Антон почти задохнулся: это было то, о чем он запрещал себе думать. Он резко поднялся и пошел по ступенькам к себе. Перед дверью остановился и повторил еще раз:
– Она жива. Не смейте ее хоронить.
– Тогда найди ее! Найди, пацан! – хрипло крикнул вслед Яковлев. – Все, что хочешь, для тебя сделаю. Бизнес на тебя перепишу. Замуж за тебя отдам, против не буду, если Алинка согласится. Найди ее, умоляю!

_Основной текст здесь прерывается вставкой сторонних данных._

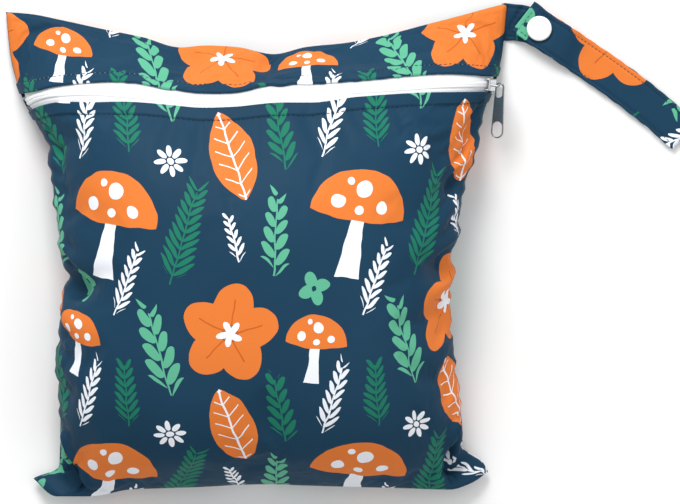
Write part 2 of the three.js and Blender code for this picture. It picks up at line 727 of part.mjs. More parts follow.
// The snapped socket and stud between the two runs, hidden, as one plain piece.
const coreProfile = [
  [0, coreBase],
  [coreRadius, coreBase],
  [coreRadius, coreTop],
  [0, coreTop],
];
addPiece('snap_core', turned(coreProfile), whiteSnap);

// The cap under the lower run, with its post.
const backProfile = [
  [0, 0],
  [snapRadius - 0.5, 0],
  [snapRadius, 0.4 * snapBackHeight],
  [snapRadius - 0.3, snapBackHeight],
  [postRadius, snapBackHeight],
  [postRadius, coreBase - clearance],
  [0, coreBase - clearance],
];
addPiece('snap_back', turned(backProfile), whiteSnap);

export default bag;
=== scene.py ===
import math
import bmesh
import bpy
import numpy as np
from mathutils import Matrix, Vector


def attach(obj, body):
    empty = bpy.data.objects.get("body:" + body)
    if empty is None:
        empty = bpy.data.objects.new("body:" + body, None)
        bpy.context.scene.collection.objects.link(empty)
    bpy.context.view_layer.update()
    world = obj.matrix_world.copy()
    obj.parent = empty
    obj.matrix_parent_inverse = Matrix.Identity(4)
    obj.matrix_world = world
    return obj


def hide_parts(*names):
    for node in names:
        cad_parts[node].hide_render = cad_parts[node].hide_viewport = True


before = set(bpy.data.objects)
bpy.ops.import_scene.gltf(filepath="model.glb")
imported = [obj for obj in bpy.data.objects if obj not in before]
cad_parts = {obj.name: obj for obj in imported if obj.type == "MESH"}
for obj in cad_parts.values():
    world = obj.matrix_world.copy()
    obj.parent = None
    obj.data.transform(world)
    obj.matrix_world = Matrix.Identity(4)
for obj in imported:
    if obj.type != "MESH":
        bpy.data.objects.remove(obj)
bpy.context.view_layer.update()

# The stuffed cloth: two faces of one laminated polyester cloth, sewn together round the edge and
# filled until they bulge. The cloth is laid out as the bag lies, then settled under the pressure
# of its filling, held at its seams and its zip. Sizes in millimetres.
BAG_WIDTH = 300
BAG_LENGTH = 290
BAG_DEPTH = 92
CLOTH_LENGTH = 320  # cloth from the bottom seam to the top seam
BAND_CLOTH = 53  # cloth from the top seam down to the middle of the zip
ZIP_OPENING = 10.8
HALF_WIDTH = BAG_WIDTH / 2
ZIP_ALONG = 1 - BAND_CLOTH / CLOTH_LENGTH
LOWER_LIP = ZIP_ALONG - ZIP_OPENING / 2 / CLOTH_LENGTH
UPPER_LIP = ZIP_ALONG + ZIP_OPENING / 2 / CLOTH_LENGTH
CLOTH_WALL = 1.2
GAP = 0.3
SHOULDER_POWER = 2.4
SEAM_FADE = 8
SEAM_RAMP = 2.4
CREASE_THICKNESS = 18
STEP = 0.002


def named_rows(columns, rows):
    """A table with its columns by name."""
    return dict(zip(columns.split(), np.array(rows, float).T))


SECTIONS = named_rows("along forward left right seam crown back wrap round", [
    [0.000, 0.000, 0.795, 0.832, 0.045, 0.30, 0.30, 20, 0.70],
    [0.030, 0.011, 0.785, 0.830, 0.070, 0.44, 0.17, 30, 0.68],
    [0.070, 0.034, 0.782, 0.828, 0.130, 0.57, 0.04, 40, 0.64],
    [0.120, 0.076, 0.784, 0.822, 0.215, 0.71, -0.09, 48, 0.60],
    [0.180, 0.135, 0.788, 0.812, 0.290, 0.83, -0.20, 53, 0.58],
    [0.260, 0.228, 0.797, 0.791, 0.350, 0.93, -0.28, 56, 0.57],
    [0.370, 0.376, 0.782, 0.777, 0.385, 0.99, -0.31, 57, 0.57],
    [0.500, 0.556, 0.785, 0.800, 0.380, 1.00, -0.31, 57, 0.57],
    [0.620, 0.718, 0.808, 0.838, 0.335, 0.955, -0.27, 57, 0.58],
    [0.730, 0.868, 0.838, 0.893, 0.235, 0.84, -0.17, 61, 0.60],
    [0.790, 0.944, 0.878, 0.920, 0.160, 0.745, -0.08, 66, 0.62],
    [0.834, 1.000, 0.925, 0.953, 0.110, 0.660, 0.00, 69, 0.63],
    [0.875, 1.000, 0.958, 0.976, 0.070, 0.56, 0.05, 58, 0.70],
    [0.930, 1.000, 0.985, 0.992, 0.045, 0.39, 0.12, 34, 0.82],
    [1.000, 1.000, 1.000, 1.005, 0.035, 0.21, 0.21, 12, 0.90],
])
ACROSS = named_rows("across top zip bottom", [
    [-1.00, 0.575, 0.386, -0.391],
    [-0.90, 0.571, 0.399, -0.427],
    [-0.78, 0.559, 0.406, -0.427],
    [-0.62, 0.541, 0.409, -0.413],
    [-0.45, 0.523, 0.403, -0.410],
    [-0.30, 0.502, 0.394, -0.408],
    [-0.20, 0.506, 0.390, -0.406],
    [-0.08, 0.503, 0.394, -0.403],
    [0.07, 0.488, 0.405, -0.402],
    [0.20, 0.503, 0.409, -0.404],
    [0.35, 0.511, 0.413, -0.406],
    [0.50, 0.526, 0.418, -0.408],
    [0.68, 0.550, 0.424, -0.410],
    [0.85, 0.573, 0.425, -0.413],
    [0.92, 0.583, 0.425, -0.402],
    [1.00, 0.593, 0.424, -0.377],
])
# The folded edges' distances from the middle of the zip, as shares of its opening at the seams.
OPENING = named_rows("across below above", [
    [-1.00, 0.50, 0.50],
    [-0.90, 0.56, 0.34],
    [-0.78, 0.59, 0.50],
    [-0.62, 0.71, 0.78],
    [-0.45, 0.57, 1.10],
    [-0.30, 0.52, 1.02],
    [-0.20, 0.56, 0.81],
    [-0.08, 0.62, 0.69],
    [0.07, 0.67, 1.24],
    [0.20, 0.74, 0.98],
    [0.35, 0.56, 1.06],
    [0.50, 0.52, 1.06],
    [0.68, 0.56, 0.94],
    [0.85, 0.53, 0.67],
    [0.92, 0.50, 0.54],
    [1.00, 0.50, 0.50],
])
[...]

И Антон начал искать. Не потому, что попросил отец Алины. А потому, что вдруг понял: ему нужно это делать. Не сидеть и не ждать, когда это сделает за него кто-то другой. Да и сделает ли – еще вопрос. Он должен найти свою девушку сам. Потому что он любит ее, потому что верит, что она жива. Потому что не представляет, как жить, если ее не будет.
Неумело искал, по-пацански. Не всегда законно. Наследил, попал в поле зрения правоохранительных органов. Снова должен был идти к Ильиной.
– Не смей путаться у нас под ногами! – прикрикнула она, так и не добившись вразумительного ответа на вопрос, что он делал ночью на территории, принадлежащей ИП Голикову. – Есть кому без тебя заниматься этим делом.
Ее крепко сжатый кулак с силой опустился на стол.
– Не смей, Востриков.
Он молчал. Исподлобья разглядывал женщину, выбравшую себе такую странную профессию. Вроде все в ней на сто баллов: и лицо, и фигура, и волосы густые, темные. Но красивой он бы ее точно не назвал. Не было в ней фишки какой-то. Грациозности – вот. Женской этой подкупающей слабости. Как в маме его, как в Алинке. Жесткая, сильная, серьезная. Кому такая понравится?
– Чего таращишься? – выпалила Ильина и нечаянно покраснела. – Все рассмотрел? Не нравлюсь?
– Нет, – честно ответил Антон.
– А что так? – Ильина откинулась на спинку рабочего кресла, прищурилась. – Некрасивая? Не такая, как твоя мама?
– Почему некрасивая? Красивая. Просто… – он поискал подходящее слово, – непривлекательная.
– Ишь ты, непривлекательная! – Она делано рассмеялась, стараясь не подать виду, как ее задели его слова. – А мне здесь завлекать некого. Я здесь дело делаю, понял?
– Плохо делаете, товарищ капитан. – Антон наклонился, уперся локтями в колени. – Обыск у Голикова сделали, даже какие-то пятна крови, слышал, нашли. А в записях не разобрались, которые он вам подсунул.
– А что там не так?
– А то. Не наша это игра. Туфту они вам подсунули.
– Можно подумать, там можно разобрать, кто есть кто. Темно, руки-ноги мелькают.
– Ага, точно. Только своих рук и ног я там не вижу.
Она дала всем участникам посмотреть видео, но не поверил один он. Странно.
– И списки актеров. – Антон повертел головой, недоверчиво скривился. – Тот список, что я видел перед игрой, другой.
Снова не то, что говорили остальные.
– Почему так? – спросила Маша. – Подтасовываешь факты в своих интересах?
– Ничего я не подтасовываю. Его не читал никто, список этот. Расписались в своих двух экземплярах, и все.
– А ты, один такой внимательный, нашел десять отличий?
– Не десять. Одно. – Антон сел ровно, поднял правую руку, отставил в сторону мизинец. – Одно, товарищ капитан. В вашем списке актеров нет одной фамилии. Скажу сразу: я ее не помню, но точно было на одного актера больше. Я слышал, пятна крови нашли в лабиринте, так?
Маше сделалось неуютно под этим проницательным взглядом. Но взгляд вдруг поплыл по кабинету, заметался, как попавшая в сеть птица.
– Скажите, товарищ капитан. – Антон покусал губы. – Эта кровь, она…
– Это не ее кровь, Антон. – Маша не дала ему договорить.
– Слава богу! – Он зажмурился, глубоко вдохнул. – Вот видите, я же вам говорю! Там убили еще одного актера и заняли его место.
– Кто занял?
– Похититель. Он убил актера, занял место и стал ждать. Место потому что для засады идеальное. Да, я был там, признаю. Все облазил. Лучше этой ниши не найти. Это не ниша, это ловушка. Вот смотрите.